Siete liberi di non credermi, ma vi assicuro che la mia storia è vera. Non ho un lavoro stabile e mi arrangio come posso, ma ho compreso che la vita è un bene prezioso. Leggo i Vangeli, frequento brava gente e quando posso do una mano al prossimo”.
“La sua testimonianza è interessante, mi permette di pubblicarla?”.

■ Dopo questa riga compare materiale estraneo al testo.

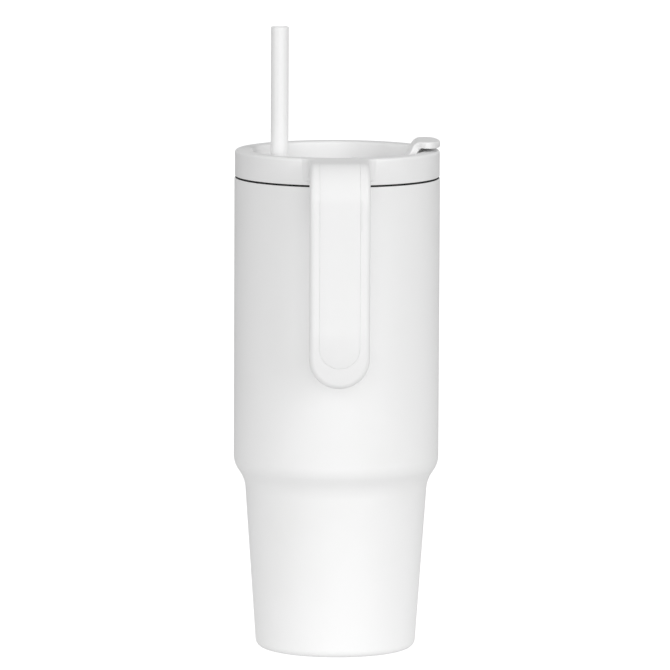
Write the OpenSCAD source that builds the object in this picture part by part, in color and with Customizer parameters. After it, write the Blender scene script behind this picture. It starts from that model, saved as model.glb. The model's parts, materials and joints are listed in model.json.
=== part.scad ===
// Insulated tumbler: a double-wall steel cup, a screw lid with a strap handle,
// a straw and a hinged sip flap.
// +Z is up. The cup stands on z = 0 and its axis is the Z axis.
// The handle points to -Y, the finger tab of the flap to +X, and the straw stands at -X.

/* [Cup] */
// Outer radius of the cup above its shoulder
cup_r = 50; // [46:0.5:60]
// Height of the lip above the table
cup_h = 230.7; // [192:0.1:277]
// Radius at which the lower cone would meet the table
base_r = 38.8; // [32:0.1:42]
// Half angle of the lower cone
cone_a = 3.97; // [2:0.01:5]
// Height of the middle of the shoulder
shoulder_z = 87.1; // [72:0.1:105]
// Slope of the shoulder from the vertical
shoulder_a = 32.5; // [27:0.1:39]
// Radius of the hollow below the shoulder
shoulder_low_r = 16.3; // [8:0.1:20]
// Radius of the round above the shoulder
shoulder_top_r = 11.7; // [8:0.1:14]
// Radius of the edge round the base
base_edge_r = 3.9; // [3.2:0.1:4.7]
// Thickness of the outer steel wall, with its coating
shell_t = 0.6; // [0.5:0.05:1.1]
// Thickness of the inner steel wall
liner_t = 0.6; // [0.5:0.05:1.1]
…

“Certo. Credo sia importante, in un momento come questo, raccontare le proprie esperienze. Non per dare risposte, ma per indurre la gente a pensare. Dio esiste, ma l’uomo deve fare la sua parte. ‘Un giorno Gesù si trovava in un luogo a pregare e quando ebbe finito uno dei discepoli gli disse: Signore, insegnaci a pregare, come anche Giovanni ha insegnato ai suoi discepoli. Ed egli disse loro: Quando pregate, dite: Padre, sia santificato il tuo nome, venga il tuo regno; dacci ogni giorno il nostro pane quotidiano’. E aggiunse: ‘ (…) Chiedete e vi sarà dato, cercate e troverete, bussate e vi sarà aperto. Perché chi chiede ottiene, chi cerca trova, e a chi bussa sarà aperto’ (Lc. 11, 1-10)’”.